Revocation or Cancellation of Proxy
A proxy appointment may be revoked by: -
- Writing to the company revoking the proxy.
- Attending the meeting personally (implied cancellation).
- Submitting a fresh proxy form.
The company must update its Proxy Register accordingly.
Right to Inspect Proxies
As per Section 105: -
- Any member may inspect the proxies lodged with the company.
- Inspection is allowed from 24 hours before the meeting till the conclusion of the meeting.
- A written notice for inspection must be given at least 3 days before the meeting.
This ensures transparency.
Cases Where Proxy Rights May Be Restricted
- In Section 8 companies, only if Articles allow proxies.
- If Articles impose any additional conditions.
- Where the proxy exceeds limits under Rule 19.
Why Proxy System Matters for Corporate Governance
The proxy mechanism ensures: -
- Greater shareholder participation.
- Democratic voting practices.
- Inclusion of minority and absentee shareholders.
- Smooth functioning of AGMs and EGMs.
- Transparency in corporate decision-making.
In large and widely-held companies, proxy voting is essential for the purpose of balanced governance.
| Read More:- New Labour Law Code Highlights |
Conclusion
The appointment of a proxy under the Companies Act, 2013 is a crucial safeguard for the shareholders who cannot attend company meetings. Section 105, read with Rule 19 and also Secretarial Standard-2, establishes a clear, accurate, legally compliant and transparent framework for proxy appointment.

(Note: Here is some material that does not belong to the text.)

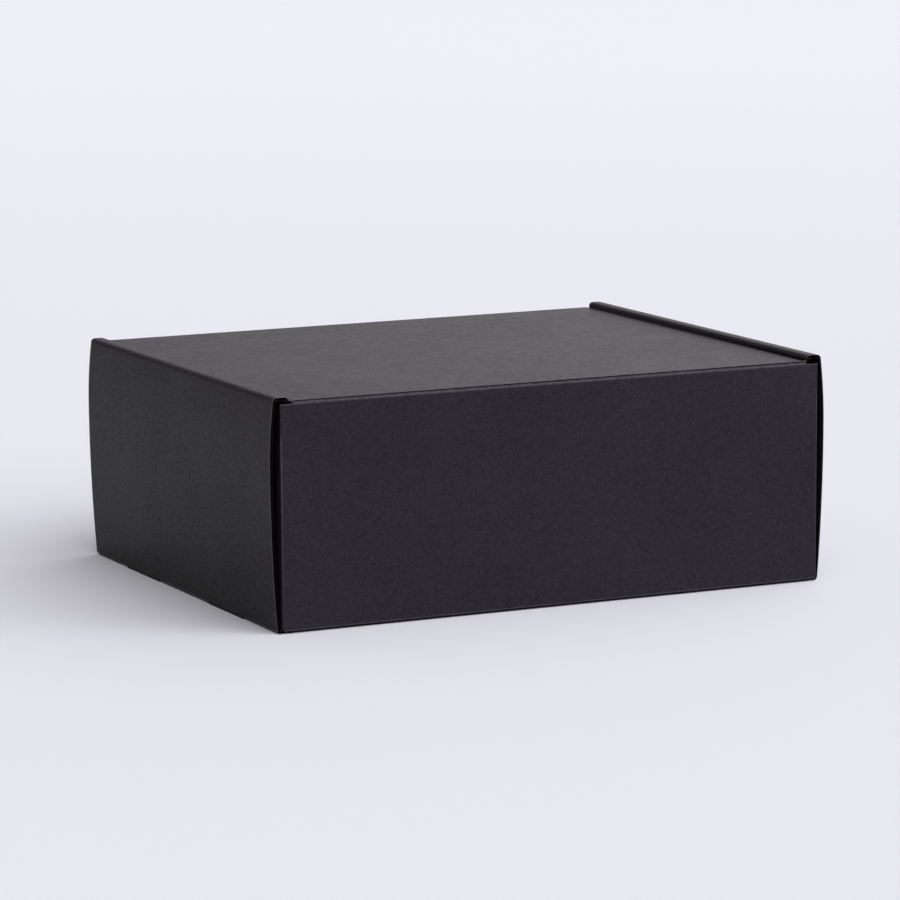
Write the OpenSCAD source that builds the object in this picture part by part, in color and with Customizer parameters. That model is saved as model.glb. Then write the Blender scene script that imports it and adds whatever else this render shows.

Shareholders must ensure that the proxy is appointed by using Form MGT-11, deposited within the prescribed time and executed correctly to avoid the event of invalidation. Companies, in turn, must maintain proper proxy registers, verify appointments, provide inspection rights and adhere to the various procedural guidelines as prescribed under SS-2. If you are seeking for the professional help then, do contact to Remind Legal, we will help you in appointing of a proxy with an ease.
A well-regulated proxy system not only protects shareholder rights but also strengthens corporate governance and ensures fair and democratic decision-making in companies of all sizes.